## DATA
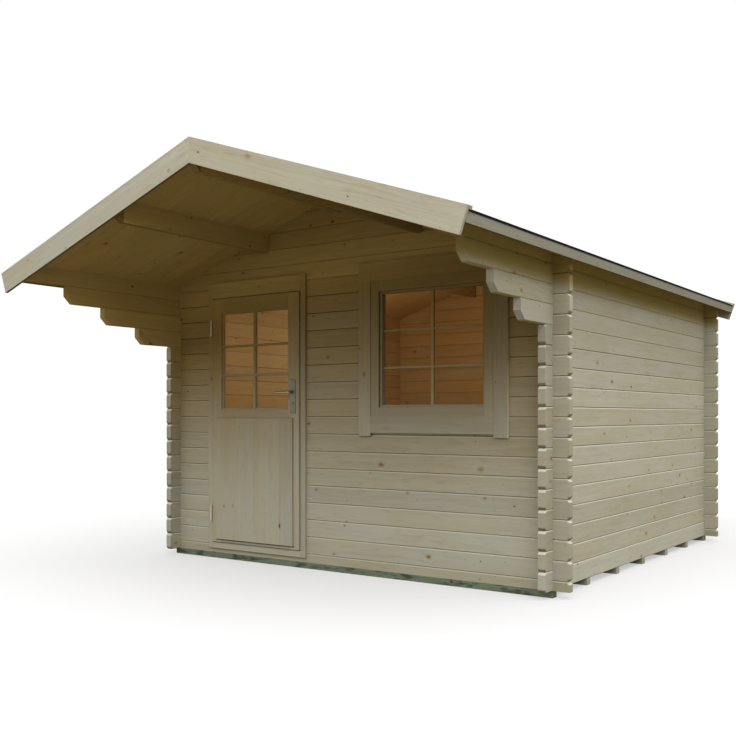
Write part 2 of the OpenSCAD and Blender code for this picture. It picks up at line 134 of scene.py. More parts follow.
class HouseColours(bpy.types.PropertyGroup):
    """Colours of the finishes; the pine under the canopy, under the roof and in the room carries
    painted light and shade, and the lit edge is a painted highlight
    """

    weathered: colour("Weathered pine", "Planed pine in the open", (0.458, 0.438, 0.340))
    # browner, unweathered pine under the canopy, darkened further with painted shade
    shaded_pine: colour("Sheltered pine", "Planed pine under the canopy", (0.248, 0.163, 0.047))
    # warm pine under the roof: partly its own warmth, partly painted shade
    roof: colour("Roof pine", "Boards, gables and purlins under the roof", (0.462, 0.333, 0.115))
    # untreated pine, its deep orange partly painted warm light of the room
    indoor: colour("Indoor pine", "Untreated pine inside the room", (0.372, 0.217, 0.072))
    knot: colour("Knot", "Heart of a knot", (0.060, 0.038, 0.018))
    treated: colour("Treated beam", "Pressure-treated floor beam", (0.172, 0.212, 0.146))
    felt: colour("Roofing felt", "Black bitumen felt", (0.008, 0.0075, 0.0065))
    steel: colour("Steel", "Satin steel of the fittings", (0.20, 0.185, 0.16))
    # painted highlight on the chamfer above each log seam
    edge: colour("Lit edge", "Chamfer that catches the light", (0.690, 0.685, 0.570))
    glass: colour("Glass", "Tint of the window glass", (0.02, 0.022, 0.02))


# ---------------------------------------------------------------- node wires

class Wire:
    """An output socket. Arithmetic on wires adds Math nodes to the finish."""

    def __init__(self, finish, socket):
        self.finish = finish
        self.socket = socket

    def maths(self, operation, *values):
        return self.finish.node("Math", {"operation": operation}, values)

    def other(self, name):
        return Wire(self.finish, self.socket.node.outputs[name])

    def __add__(self, value):
        return self.maths("ADD", self, value)

    def __radd__(self, value):
        return self.maths("ADD", value, self)

    def __sub__(self, value):
        return self.maths("SUBTRACT", self, value)

    def __rsub__(self, value):
        return self.maths("SUBTRACT", value, self)

    def __mul__(self, value):
        return self.maths("MULTIPLY", self, value)

    def __rmul__(self, value):
        return self.maths("MULTIPLY", value, self)

    def __truediv__(self, value):
        return self.maths("DIVIDE", self, value)

    def __rtruediv__(self, value):
        return self.maths("DIVIDE", value, self)

    def __pow__(self, value):
        return self.maths("POWER", self, value)

    def __mod__(self, value):
        return self.maths("FLOORED_MODULO", self, value)

    def __floordiv__(self, value):
        return self.maths("FLOOR", self / value)

    def __gt__(self, value):
        return self.maths("GREATER_THAN", self, value)

    def __lt__(self, value):
        return self.maths("LESS_THAN", self, value)

    def __abs__(self):
        return self.maths("ABSOLUTE", self)


class Finish:
    """A material, or the world, that is drawn up node by node"""

    def __init__(self, name, kind="materials", surface="Principled BSDF"):
        self.material = getattr(bpy.data, kind).new(name)
        self.material.use_nodes = True
        self.tree = self.material.node_tree
        self.surface = self.tree.nodes[surface]

    def node(self, kind, settings=None, inputs=(), out=0):
        """Adds a node: its settings first, then the values or wires of its inputs"""
        made = self.tree.nodes.new("ShaderNode" + kind)
        for key, value in (settings or {}).items():
            setattr(made, key, value)
        named = inputs.items() if isinstance(inputs, dict) else enumerate(inputs)
        for key, value in named:
            if isinstance(value, Wire):
                self.tree.links.new(value.socket, made.inputs[key])
            else:
                made.inputs[key].default_value = value
        return Wire(self, made.outputs[out])

    def position(self):
        return self.node("TexCoord", out="Object")

    def place(self, centre=(0, 0, 0), turn=(0, 0, 0)):
        """Object position in a frame with that centre and turn"""
        return self.node("Mapping", {"vector_type": "TEXTURE"},
                         {"Vector": self.position(), "Location": centre, "Rotation": turn})

    def split(self, vector):
        x = self.node("SeparateXYZ", inputs=[vector])
        return x, x.other("Y"), x.other("Z")

    def join(self, x, y, z):
        return self.node("CombineXYZ", inputs=[x, y, z])

    def noise(self, vector, scale=1.0, detail=2.0, rough=0.5):
        return self.node("TexNoise", inputs={"Vector": vector, "Scale": scale, "Detail": detail,
                                             "Roughness": rough}, out="Fac")

    def ramp(self, value, start, end, low=0.0, high=1.0):
        """Rises smoothly from low to high as the value goes from start to end"""
        return self.node("MapRange", {"interpolation_type": "SMOOTHSTEP"},
                         [value, start, end, low, high])

    def mix(self, share, first, second):
        first, second = ((*c, 1.0) if isinstance(c, tuple) and len(c) == 3 else c
                         for c in (first, second))
        return self.node("Mix", {"data_type": "RGBA"}, {0: share, 6: first, 7: second}, out=2)

    def shift(self, share, first, second):
        """Mixes two vectors"""
        return self.node("Mix", {"data_type": "VECTOR"}, {0: share, 4: first, 5: second}, out=1)

    def dim(self, tone, factor):
        return self.node("VectorMath", {"operation": "SCALE"}, {0: tone, "Scale": factor})

    def tint(self, tone, factors):
        return self.node("VectorMath", {"operation": "MULTIPLY"}, [tone, factors])

    def bump(self, height, distance, strength=1.0):
        return self.node("Bump", inputs={"Height": height, "Distance": distance,
                                         "Strength": strength})

    def coat(self, **sockets):
        """Wires or values for the surface's own sockets"""
        for name, value in sockets.items():
            socket = self.surface.inputs[name.replace("_", " ").title().replace("Ior", "IOR")]
            if isinstance(value, Wire):
                self.tree.links.new(value.socket, socket)
            else:
                socket.default_value = value
        return self.material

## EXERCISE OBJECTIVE
Beginning at the top of the data, extract each line through the line containing "self.socket = socket" and return those lines exactly, with nothing added.

## OUTPUT OF THE TASK
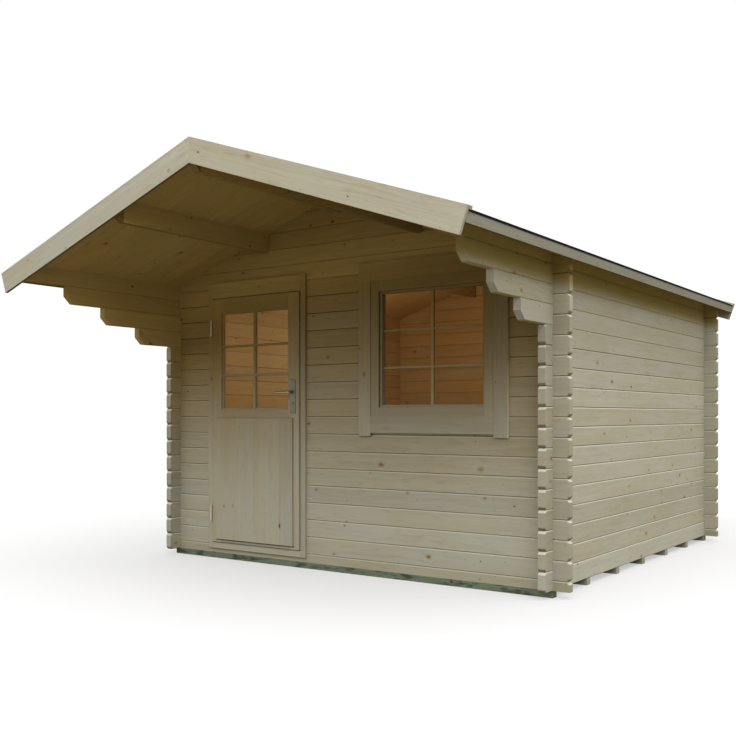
Write part 2 of the OpenSCAD and Blender code for this picture. It picks up at line 134 of scene.py. More parts follow.
class HouseColours(bpy.types.PropertyGroup):
    """Colours of the finishes; the pine under the canopy, under the roof and in the room carries
    painted light and shade, and the lit edge is a painted highlight
    """

    weathered: colour("Weathered pine", "Planed pine in the open", (0.458, 0.438, 0.340))
    # browner, unweathered pine under the canopy, darkened further with painted shade
    shaded_pine: colour("Sheltered pine", "Planed pine under the canopy", (0.248, 0.163, 0.047))
    # warm pine under the roof: partly its own warmth, partly painted shade
    roof: colour("Roof pine", "Boards, gables and purlins under the roof", (0.462, 0.333, 0.115))
    # untreated pine, its deep orange partly painted warm light of the room
    indoor: colour("Indoor pine", "Untreated pine inside the room", (0.372, 0.217, 0.072))
    knot: colour("Knot", "Heart of a knot", (0.060, 0.038, 0.018))
    treated: colour("Treated beam", "Pressure-treated floor beam", (0.172, 0.212, 0.146))
    felt: colour("Roofing felt", "Black bitumen felt", (0.008, 0.0075, 0.0065))
    steel: colour("Steel", "Satin steel of the fittings", (0.20, 0.185, 0.16))
    # painted highlight on the chamfer above each log seam
    edge: colour("Lit edge", "Chamfer that catches the light", (0.690, 0.685, 0.570))
    glass: colour("Glass", "Tint of the window glass", (0.02, 0.022, 0.02))


# ---------------------------------------------------------------- node wires

class Wire:
    """An output socket. Arithmetic on wires adds Math nodes to the finish."""

    def __init__(self, finish, socket):
        self.finish = finish
        self.socket = socket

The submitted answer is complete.